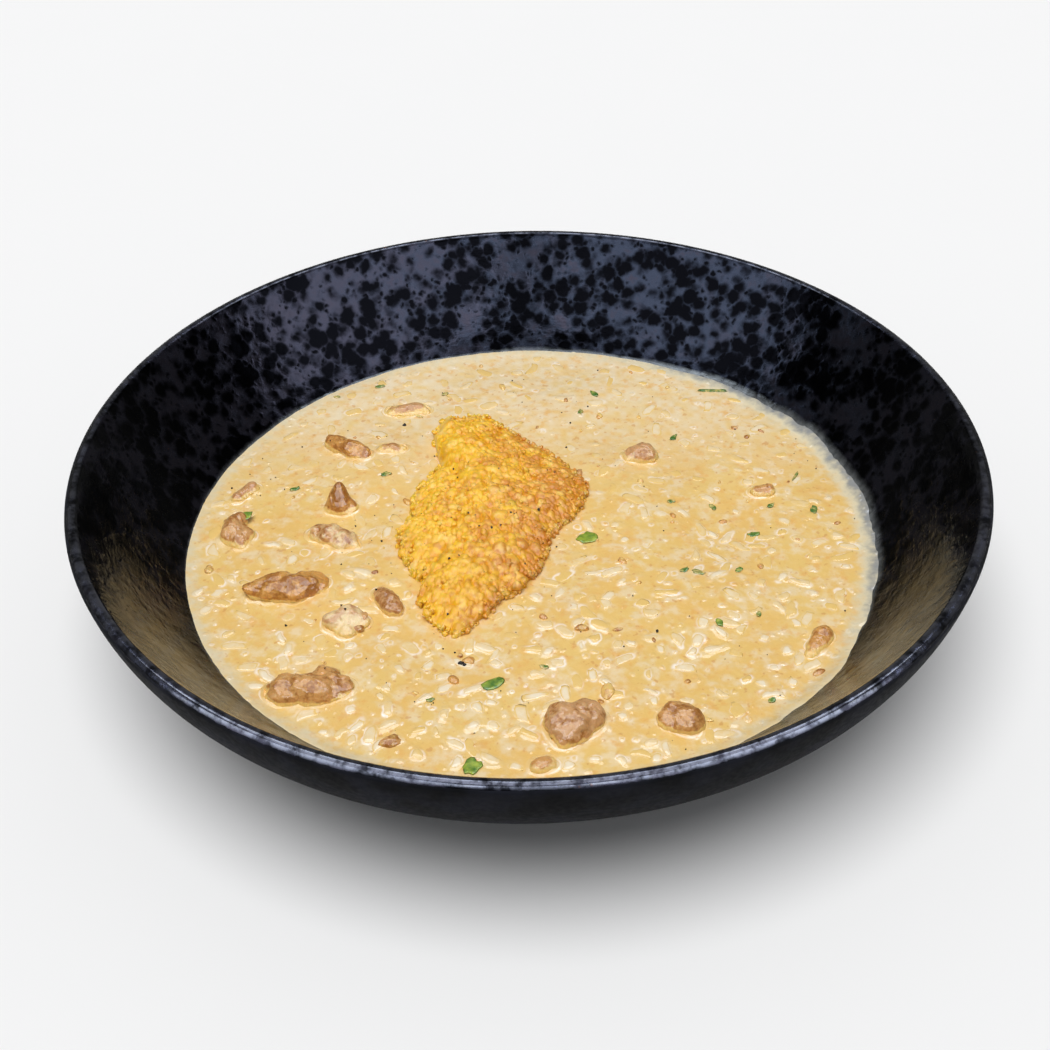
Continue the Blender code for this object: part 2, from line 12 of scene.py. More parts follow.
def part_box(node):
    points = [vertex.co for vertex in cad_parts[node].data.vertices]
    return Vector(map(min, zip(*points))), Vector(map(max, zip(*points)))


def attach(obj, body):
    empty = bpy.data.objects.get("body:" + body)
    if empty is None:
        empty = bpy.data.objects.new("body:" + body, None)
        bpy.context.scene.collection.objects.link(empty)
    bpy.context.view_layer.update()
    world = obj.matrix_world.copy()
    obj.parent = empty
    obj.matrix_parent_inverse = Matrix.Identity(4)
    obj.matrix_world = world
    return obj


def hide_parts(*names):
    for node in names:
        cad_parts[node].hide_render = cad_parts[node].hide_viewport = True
++++
◆ WORK TO BE COMPLETED
Copy all of the data exactly.

◆ ANSWER TO THIS PROBLEM
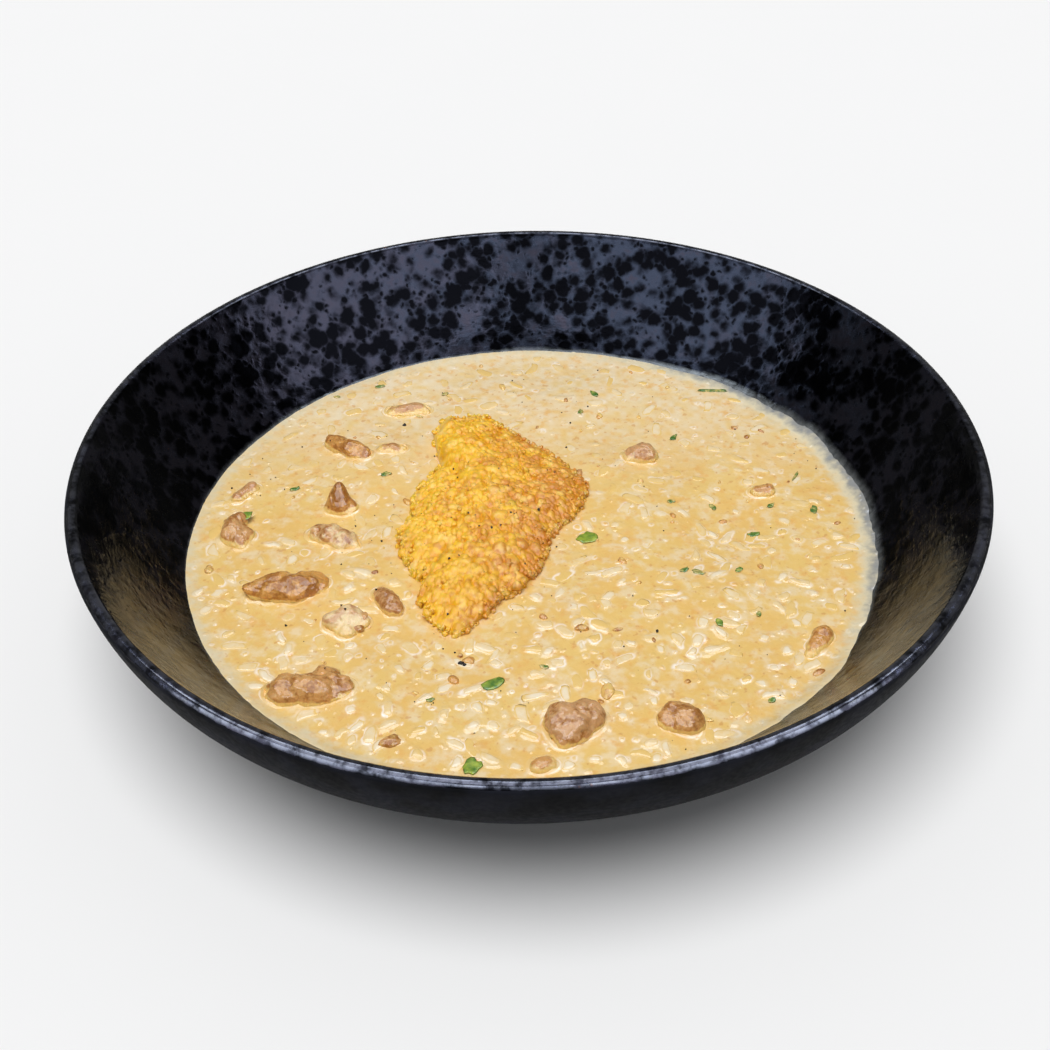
Continue the Blender code for this object: part 2, from line 12 of scene.py. More parts follow.
def part_box(node):
    points = [vertex.co for vertex in cad_parts[node].data.vertices]
    return Vector(map(min, zip(*points))), Vector(map(max, zip(*points)))


def attach(obj, body):
    empty = bpy.data.objects.get("body:" + body)
    if empty is None:
        empty = bpy.data.objects.new("body:" + body, None)
        bpy.context.scene.collection.objects.link(empty)
    bpy.context.view_layer.update()
    world = obj.matrix_world.copy()
    obj.parent = empty
    obj.matrix_parent_inverse = Matrix.Identity(4)
    obj.matrix_world = world
    return obj


def hide_parts(*names):
    for node in names:
        cad_parts[node].hide_render = cad_parts[node].hide_viewport = True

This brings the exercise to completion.